NAS storage is natively designed for this type of file-based hierarchy. Modern scale-out NAS architectures allow organizations to add more nodes to a cluster, increasing both capacity and performance linearly. This means a data platform can grow from terabytes to petabytes without requiring a "forklift upgrade" or disrupting ongoing operations.
2. The Bridge Between On-Premises and Cloud
The modern enterprise is rarely 100% on-premises or 100% cloud-native. It is hybrid. This creates a data mobility challenge. How do you move workloads from a local data center to the cloud and back without rewriting applications?
NAS provides a universal language. Because almost every application, operating system, and user understands file protocols (NFS/SMB), a NAS appliance often acts as the common denominator. Many modern NAS solutions now feature built-in cloud tiering. They can automatically move "hot" (frequently accessed) data to local flash storage for speed, while pushing "cold" (infrequently accessed) data to cheaper cloud object storage, all while presenting a single namespace to the user.
3. Fueling AI and Machine Learning
Artificial Intelligence and Machine Learning (AI/ML) are hungry beasts. They require massive datasets to train models, and they need that data delivered to Graphical Processing Units (GPUs) at lightning speeds.
If the storage system is too slow, the expensive GPUs sit idle, waiting for data. This is known as the "I/O bottleneck." High-performance NAS has become the preferred storage tier for many AI pipelines. By offering high throughput and low latency, modern all-flash NAS ensures that data pipelines remain saturated, optimizing the ROI on AI investments.
NAS vs. Object Storage: A Cooperative Relationship
A common misconception is that object storage (like Amazon S3) will eventually replace file storage entirely. While object storage is fantastic for massive scalability and web-native applications, it lacks the POSIX compliance that many legacy and high-performance applications require.
Instead of a replacement, we are seeing a convergence. Modern data platforms often use NAS storage for the "hot" performance tier—where data is processed, analyzed, and edited—and object storage for the massive "cold" archive tier.
Some advanced platforms are even blurring the lines further, offering "fast object" interfaces on NAS hardware, giving architects the flexibility to choose the right protocol for the right workload without managing two entirely separate physical silos.
Security and Ransomware Protection
Data security is the sleepless night of every CIO. As data platforms centralize information, they become attractive targets for bad actors.

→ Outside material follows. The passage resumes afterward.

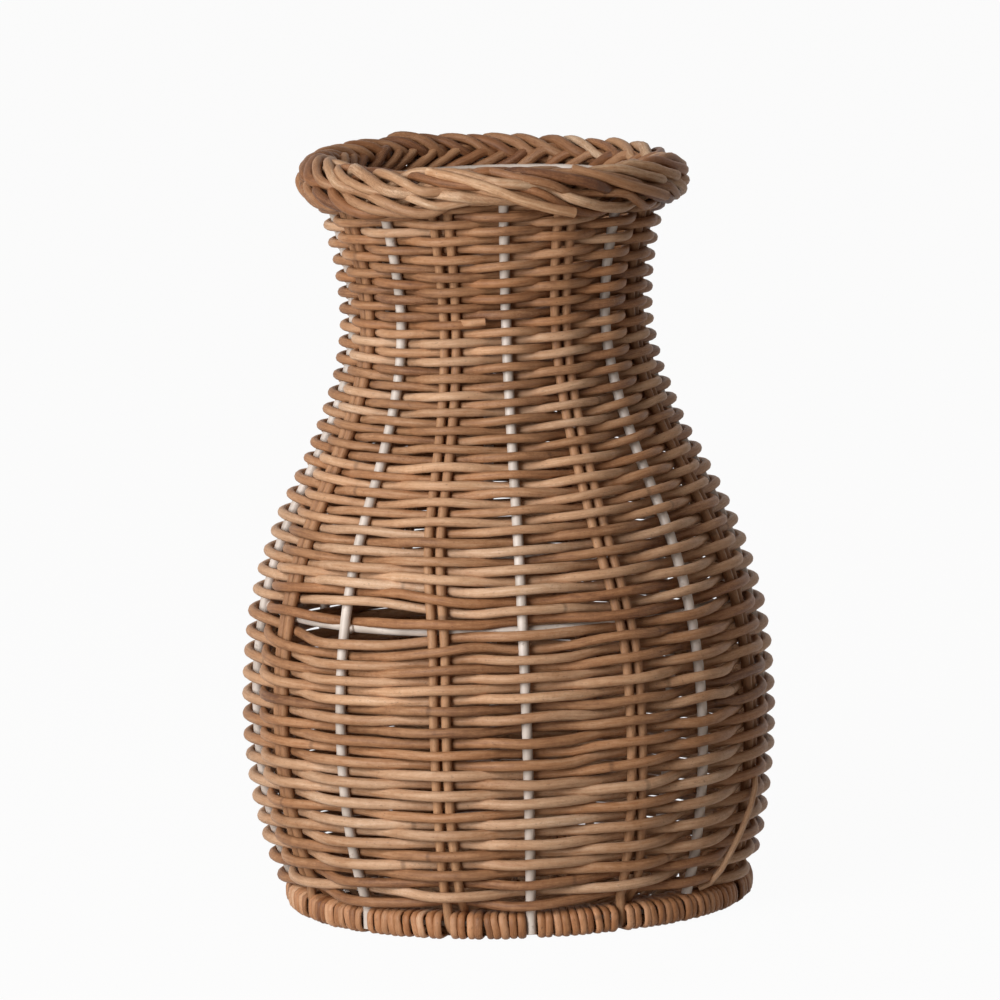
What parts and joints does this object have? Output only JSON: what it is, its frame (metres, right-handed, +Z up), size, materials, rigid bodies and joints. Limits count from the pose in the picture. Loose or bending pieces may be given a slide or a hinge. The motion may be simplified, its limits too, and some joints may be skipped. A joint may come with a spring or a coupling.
{
  "type": "wicker vase",
  "caption": "Bellied vase of round rattan rods woven over a painted wire frame, with a narrow neck, a flared plaited border and a bound base ring.",
  "frame": {"origin": "centre of the base ring on the plane it stands on", "axes": "+Z up along the vase's axis, -Y towards the wire that faces the viewer, +X to the viewer's right"},
  "size_m": [0.255, 0.255, 0.362],
  "materials": {
    "painted_steel": "satin warm grey paint",
    "rattan_stake": "natural matt",
    "rattan_binding": "natural matt",
    "rattan_rod": "natural matt"
  },
  "bodies": {
    "root": {"base_hoop": "painted_steel", "belly_hoop": "painted_steel", "rim_hoop": "painted_steel", "wire_1": "painted_steel", "wire_2": "painted_steel", "wire_3": "painted_steel", "wire_4": "painted_steel", "wire_5": "painted_steel", "wire_6": "painted_steel", "wire_7": "painted_steel", "wire_8": "painted_steel", "stake_1": "rattan_stake", "stake_2": "rattan_stake", "stake_3": "rattan_stake", "stake_4": "rattan_stake", "stake_5": "rattan_stake", "stake_6": "rattan_stake", "stake_7": "rattan_stake", "stake_8": "rattan_stake", "base_binding_1": "rattan_binding", "base_binding_2": "rattan_binding", "base_binding_3": "rattan_binding", "base_binding_4": "rattan_binding", "base_binding_5": "rattan_binding", "base_binding_6": "rattan_binding", "base_binding_7": "rattan_binding", "base_binding_8": "rattan_binding", "woven_belly": "rattan_rod", "woven_shoulder": "rattan_rod", "woven_floor": "rattan_rod", "plaited_border": "rattan_rod"}
  },
  "joints": []
}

Modern NAS vendors have responded by baking security directly into the hardware and software stack. Features now standard on an enterprise NAS appliance include:
- Immutable Snapshots: Read-only copies of data that cannot be modified or deleted by ransomware, allowing for instant recovery.
- Behavioral Analytics: AI-driven monitoring that detects unusual access patterns (like a user suddenly trying to encrypt thousands of files) and locks down accounts automatically.
- Encryption: Data encryption both at rest (on the disk) and in flight (moving over the network).
These features transform storage from a passive bucket into an active line of defense.
Choosing the Right NAS for Your Data Platform
Not all NAS are created equal. When evaluating storage for a modern platform, focus on these three criteria:
- Scalability: Can you add capacity non-disruptively? Look for "scale-out" architectures rather than "scale-up" controllers that hit a performance ceiling.
- Protocol Support: Does the system support multiprotocol access (NFS, SMB, S3) so that different teams (Linux developers, Windows users, Data Scientists) can access the same data without duplication?
- Cloud Integration: Does the appliance offer native tiering to the public cloud providers you use?
The Silent Enabler
It is easy to get caught up in the hype of software applications, but software needs a place to live. As enterprises continue to hoard data hoping to extract value from it, the underlying physical infrastructure becomes more important, not less.
NAS storage has proven its resilience. By adapting to the demands of flash media, cloud integration, and cybersecurity threats, it has secured its place as the silent, reliable engine powering the modern data platform. For IT leaders building for the future, the question isn't whether to use NAS, but how to leverage its new capabilities to unlock the full potential of their data.